What is expected:
Return, unaltered, every line from the beginning of the material below up to and including the one with "# and the origin".

Source data:

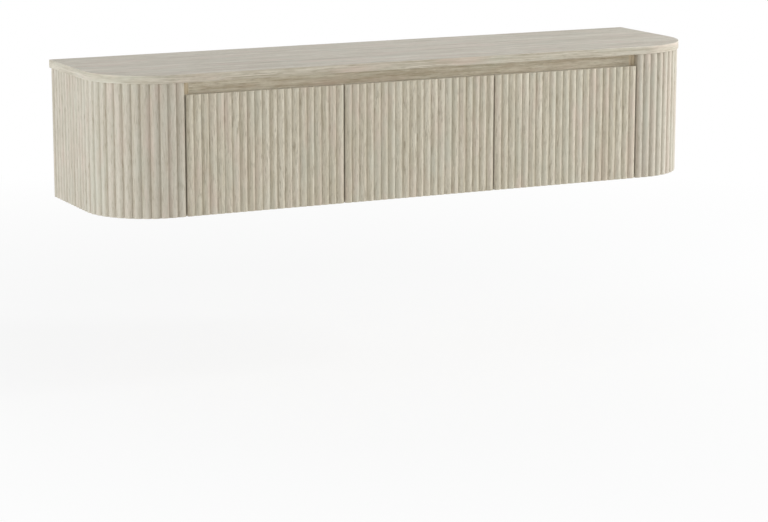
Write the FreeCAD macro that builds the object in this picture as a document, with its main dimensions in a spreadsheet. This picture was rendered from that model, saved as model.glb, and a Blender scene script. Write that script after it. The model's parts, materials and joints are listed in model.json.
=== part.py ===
import FreeCAD, Part
import math
import os
import re
import Sketcher
from FreeCAD import Placement, Rotation, Vector

# Wall-hung media cabinet with three reeded doors and rounded reeded ends.
# X runs to the right, the front faces -Y, Z is up. The wall is the plane Y = 0,
# and the origin is on the wall, at the middle of the underside.

doc = FreeCAD.newDocument("WallCabinet")
sheet = doc.addObject("Spreadsheet::Sheet", "Sizes")

sizes = [
    # Whole cabinet
    ("SlabWidth", 1800),
    ("SlabDepth", 450),
    ("CabinetHeight", 375),
    ("SlabThickness", 22),
    ("SlabOverhang", 3),
    ("SlabCornerRadius", 185),
    ("SlabEdgeRadius", 1.2),
    # Doors
    ("EndStraight", 29.75),
    ("FingerGap", 33),
    ("DoorGap", 4),
    ("ReedWidth", 21.5),
    ("ReedHeight", 4.5),
    ("FacingBase", 1),
    ("DoorBoard", 12.5),
    ("DoorBackGap", 3),
    # Carcass
    ("PanelThickness", 18),
    ("PartitionThickness", 16),
    ("BottomThickness", 18),
    ("RailThickness", 18),
    ("RailHeight", 49),
    ("BackThickness", 6),
    ("HangingRailThickness", 16),
    ("UpperRailHeight", 100),
    ("LowerRailHeight", 70),
    # Rounded ends
    ("RibThickness", 16),
    ("PostWidth", 40),
    ("PostDepth", 22),
    ("EndBackThickness", 12),
    # Holes for the wall screws
    ("WallHoleRadius", 3.5),
    ("WallHoleDrop", 68),
    ("WallHoleRise", 50),
    # Dowels
    ("DowelRadius", 4),
    ("DowelLength", 30),
    ("DowelInset", 60),
    ("DowelBite", 12),
    ("DowelClearance", 0.1),
    # Hinges
    ("HingeInset", 56),
    ("PivotInset", 7),
    ("PivotDepth", 8.6),
    ("PinRadius", 1.2),
    ("PinClearance", 0.05),
    ("EyeWall", 0.9),
    ("EyeWidth", 8.5),
    ("CupRadius", 17.5),
    ("CupEdgeDistance", 3),
    ("CupWall", 0.8),
    ("CupClearance", 0.1),
    ("EyeClearance", 0.2),
    ("FlangeThickness", 1.2),
    ("FlangeWidth", 15),
    ("FlangeLength", 60),
    ("CupScrewSpacing", 48),
    ("CupScrewOffset", 6),
    ("TongueThickness", 2),
    ("TongueDrop", 0.4),
    ("ArmWidth", 13),
    ("ArmThickness", 2.5),
    ("ArmReach", 11.5),
    ("ArmLength", 50),
    ("ArmCrank", 16),
    ("PlateThickness", 4.5),
    ("PlateLength", 46),
    ("PlateWidth", 17),
    ("PlateWing", 48),
    ("PlateWingWidth", 12),
    ("PlateWingThickness", 2),
    ("PlateSetback", 37),
    ("PlateScrewSpacing", 32),
    # Screws
    ("ScrewRadius", 1.75),
    ("ScrewHeadRadius", 3.6),
    ("ScrewHeadHeight", 1.6),
    ("CupScrewLength", 9),
    ("PlateScrewLength", 13),
    ("ArmScrewRadius", 2.5),
    ("ArmScrewHeadRadius", 4),
    ("ArmScrewHeadHeight", 2),
    ("ArmScrewSpacing", 20),
    ("HoleClearance", 0.15),
    # Door bumpers
    ("BumperRadius", 2.5),
    ("BumperClearance", 0.3),
    ("BumperInset", 3),
    ("BumperHeight", 20),
    # One overrun for every cut
    ("Overrun", 2),
]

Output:
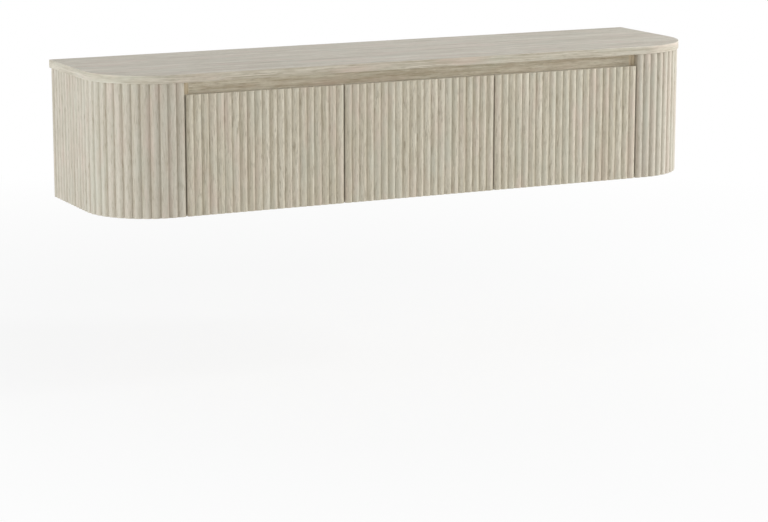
Write the FreeCAD macro that builds the object in this picture as a document, with its main dimensions in a spreadsheet. This picture was rendered from that model, saved as model.glb, and a Blender scene script. Write that script after it. The model's parts, materials and joints are listed in model.json.
=== part.py ===
import FreeCAD, Part
import math
import os
import re
import Sketcher
from FreeCAD import Placement, Rotation, Vector

# Wall-hung media cabinet with three reeded doors and rounded reeded ends.
# X runs to the right, the front faces -Y, Z is up. The wall is the plane Y = 0,
# and the origin is on the wall, at the middle of the underside.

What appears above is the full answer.